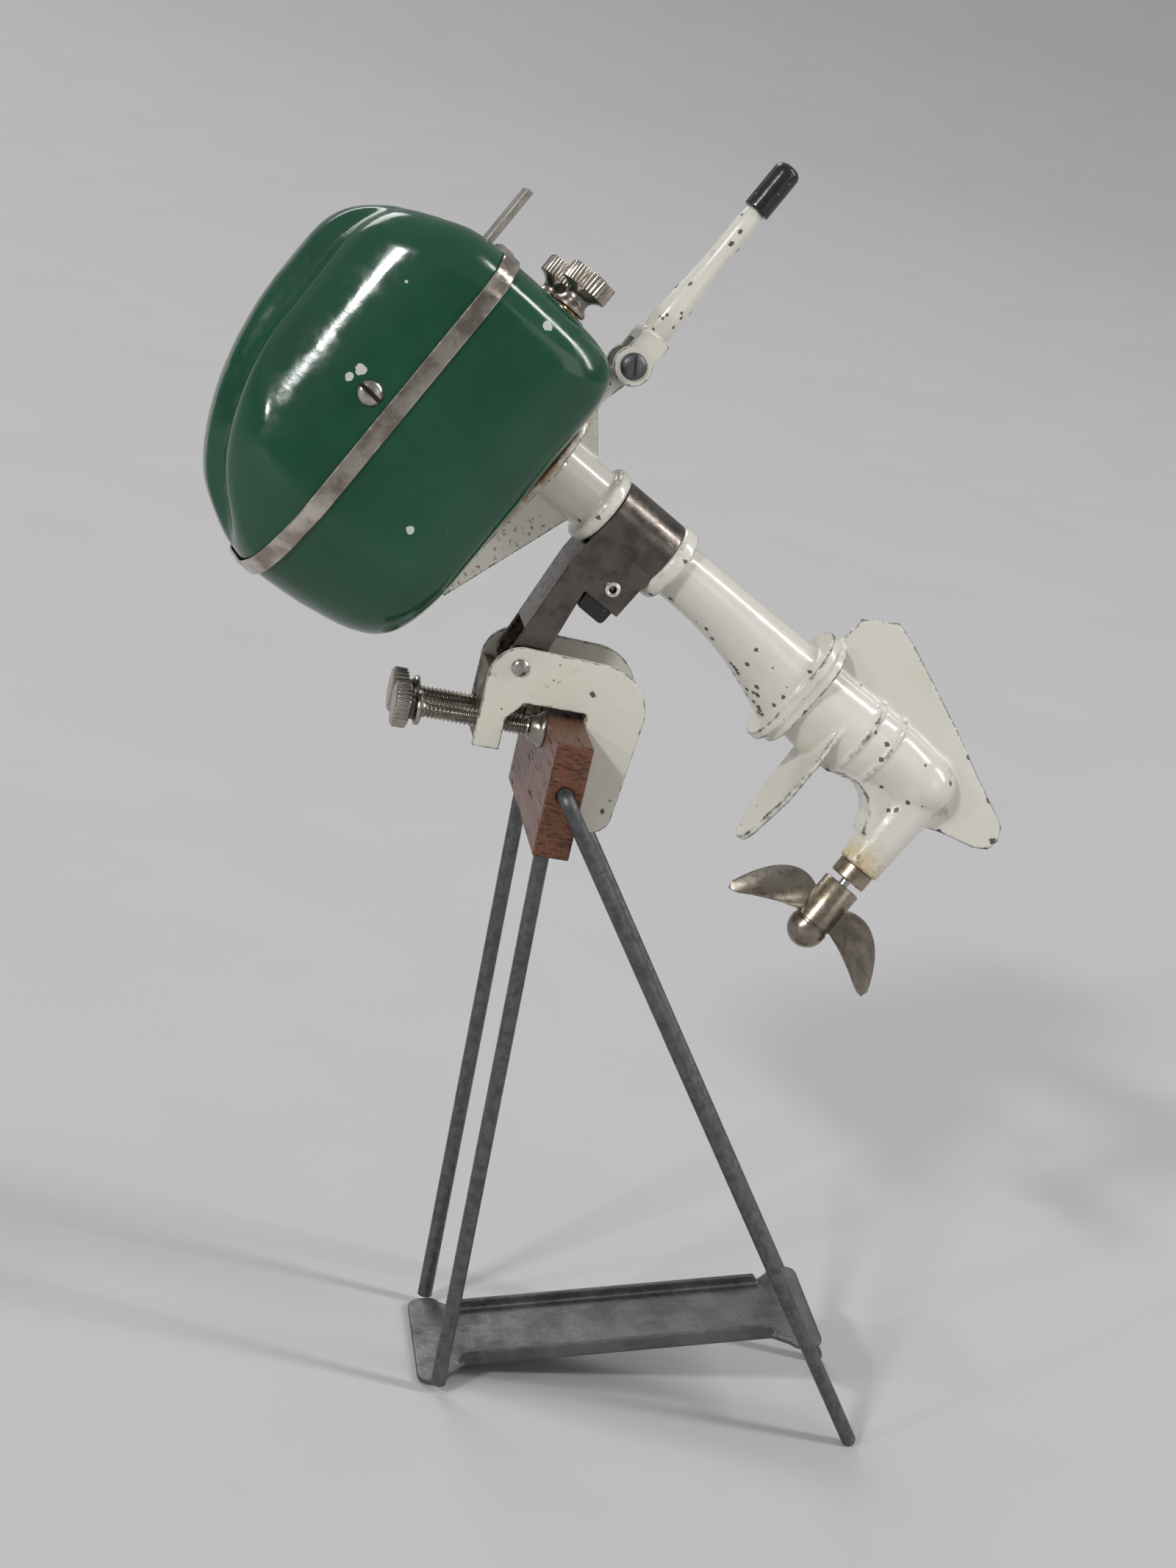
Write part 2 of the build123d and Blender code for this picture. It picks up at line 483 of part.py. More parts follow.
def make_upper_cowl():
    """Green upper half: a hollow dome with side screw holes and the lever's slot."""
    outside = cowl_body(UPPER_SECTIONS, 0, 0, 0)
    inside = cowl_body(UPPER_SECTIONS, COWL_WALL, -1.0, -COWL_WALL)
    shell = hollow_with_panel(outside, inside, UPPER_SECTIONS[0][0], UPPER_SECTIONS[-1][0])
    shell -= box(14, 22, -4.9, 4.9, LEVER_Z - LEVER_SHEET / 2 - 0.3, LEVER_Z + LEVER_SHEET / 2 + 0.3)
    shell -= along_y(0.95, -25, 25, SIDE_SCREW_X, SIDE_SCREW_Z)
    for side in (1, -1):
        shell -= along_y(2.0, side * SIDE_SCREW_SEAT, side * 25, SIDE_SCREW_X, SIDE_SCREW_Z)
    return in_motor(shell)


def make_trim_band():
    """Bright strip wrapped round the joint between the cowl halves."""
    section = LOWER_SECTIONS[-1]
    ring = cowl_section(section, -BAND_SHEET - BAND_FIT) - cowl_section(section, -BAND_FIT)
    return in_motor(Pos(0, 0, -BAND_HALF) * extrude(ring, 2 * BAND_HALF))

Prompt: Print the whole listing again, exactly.

Answer to this problem:
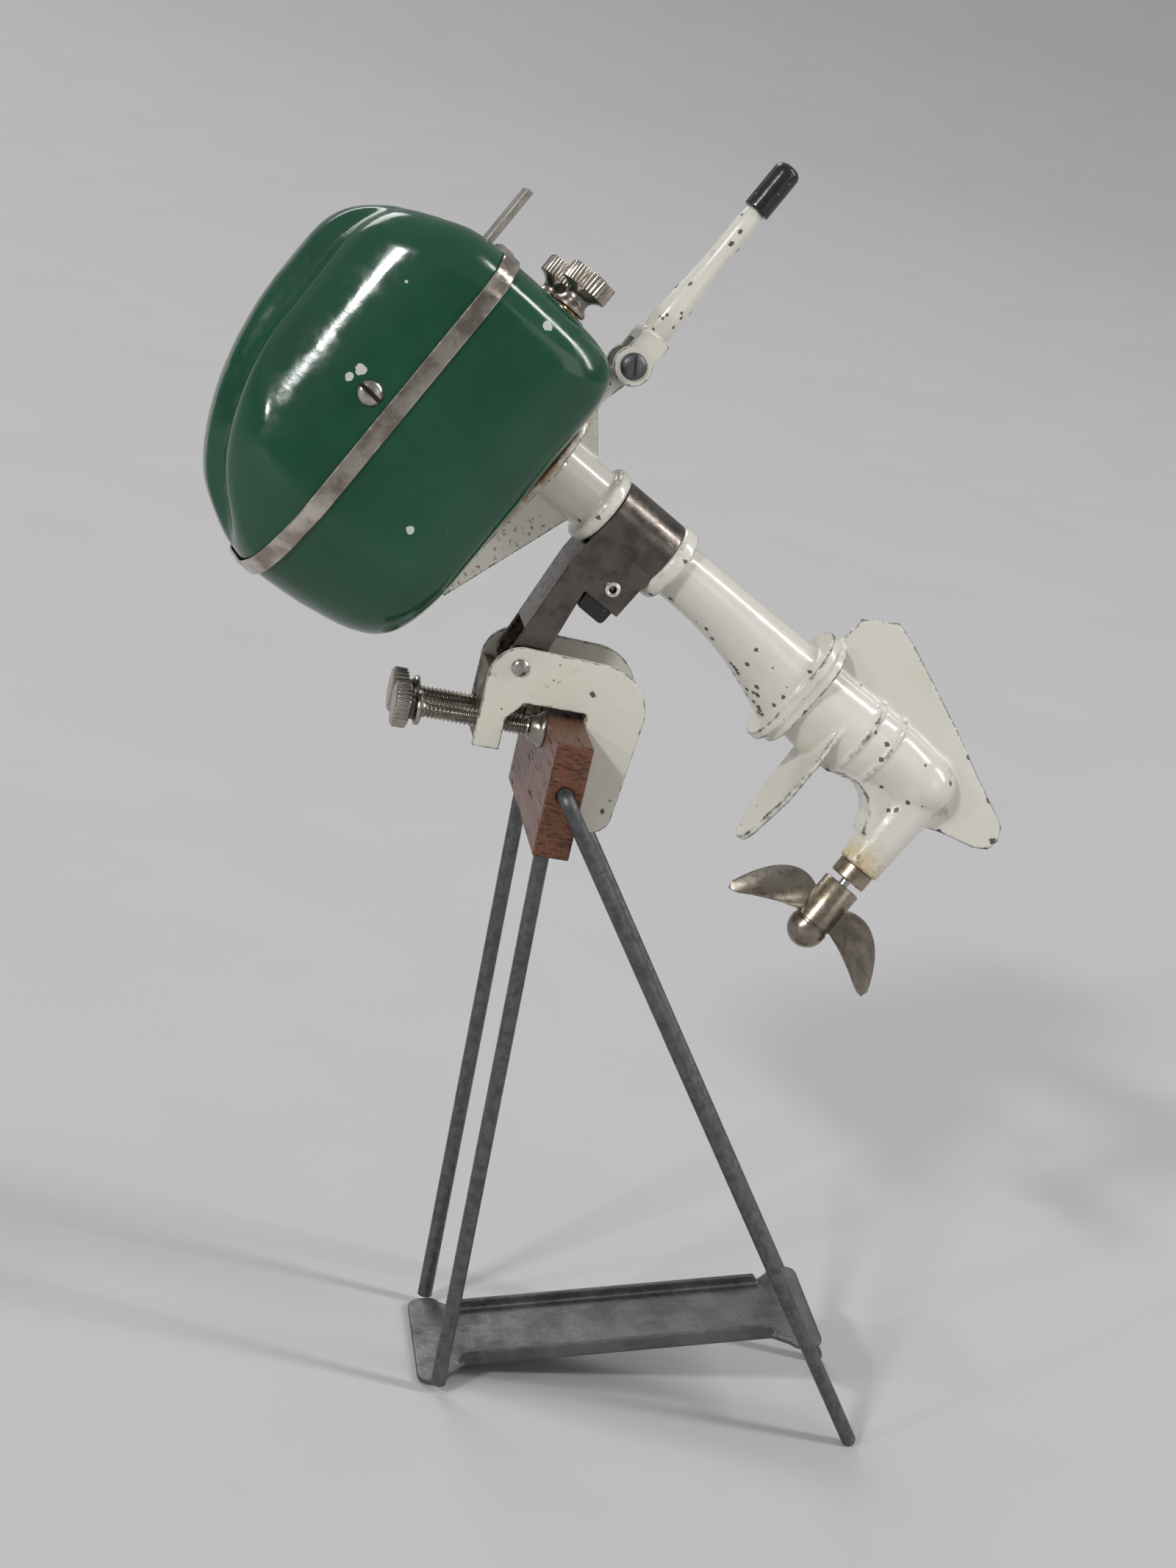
Write part 2 of the build123d and Blender code for this picture. It picks up at line 483 of part.py. More parts follow.
def make_upper_cowl():
    """Green upper half: a hollow dome with side screw holes and the lever's slot."""
    outside = cowl_body(UPPER_SECTIONS, 0, 0, 0)
    inside = cowl_body(UPPER_SECTIONS, COWL_WALL, -1.0, -COWL_WALL)
    shell = hollow_with_panel(outside, inside, UPPER_SECTIONS[0][0], UPPER_SECTIONS[-1][0])
    shell -= box(14, 22, -4.9, 4.9, LEVER_Z - LEVER_SHEET / 2 - 0.3, LEVER_Z + LEVER_SHEET / 2 + 0.3)
    shell -= along_y(0.95, -25, 25, SIDE_SCREW_X, SIDE_SCREW_Z)
    for side in (1, -1):
        shell -= along_y(2.0, side * SIDE_SCREW_SEAT, side * 25, SIDE_SCREW_X, SIDE_SCREW_Z)
    return in_motor(shell)


def make_trim_band():
    """Bright strip wrapped round the joint between the cowl halves."""
    section = LOWER_SECTIONS[-1]
    ring = cowl_section(section, -BAND_SHEET - BAND_FIT) - cowl_section(section, -BAND_FIT)
    return in_motor(Pos(0, 0, -BAND_HALF) * extrude(ring, 2 * BAND_HALF))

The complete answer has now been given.